More info about Heroku Scheduler, Clock Processes, Add-on and APScheduler
Build your image
docker build -t niqdev/packtpub-crawler:2.2.0 .
Run manually
docker run \
--rm \
--name my-packtpub-crawler \
niqdev/packtpub-crawler:2.2.0 \
python script/spider.py --config config/prod.cfg
Run scheduled crawler in background
docker run \
--detach \
--name my-packtpub-crawler \
niqdev/packtpub-crawler:2.2.0
# useful commands
docker exec -i -t my-packtpub-crawler bash
docker logs -f my-packtpub-crawler
Alternatively you can pull from Docker Hub this fork
docker pull kuchy/packtpub-crawler
Add this to your crontab to run the job daily at 9 AM:
crontab -e
00 09 * * * cd PATH_TO_PROJECT/packtpub-crawler && /usr/bin/python script/spider.py --config config/prod.cfg >> /tmp/packtpub.log 2>&1
The script downloads also the free ebooks from the weekly packtpub newsletter.

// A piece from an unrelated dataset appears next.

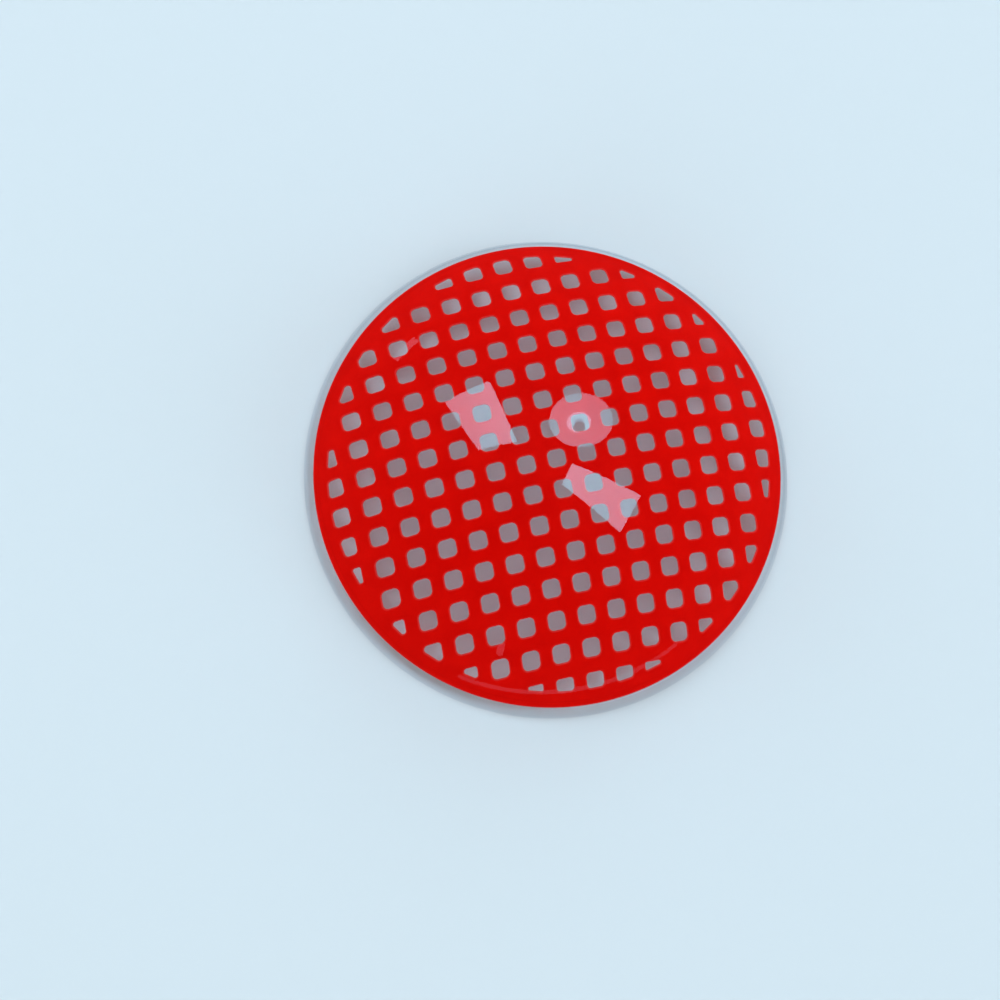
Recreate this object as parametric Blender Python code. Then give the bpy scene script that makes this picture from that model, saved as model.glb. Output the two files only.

The URL is generated by a Google Apps Script which parses all the mails.
You can get the code here, if you want to see the actual script, please clone the spreadsheet and go to Tools > Script editor...
.
To use your own source, modify in the config
url.bookFromNewsletter=https://goo.gl/kUciut
The URL should point to a file containing only the URL (no semicolons, HTML, JSON, etc).
You can also clone the spreadsheet to use your own Gmail account. Subscribe to the newsletter (on the bottom of the page) and create a filter to tag your mails accordingly.
Run a simple static server with
node dev/server.js
and test the crawler with
python script/spider.py --dev --config config/dev.cfg --all
This project is just a Proof of Concept and not intended for any illegal usage. I'm not responsible for any damage or abuse, use it at your own risk.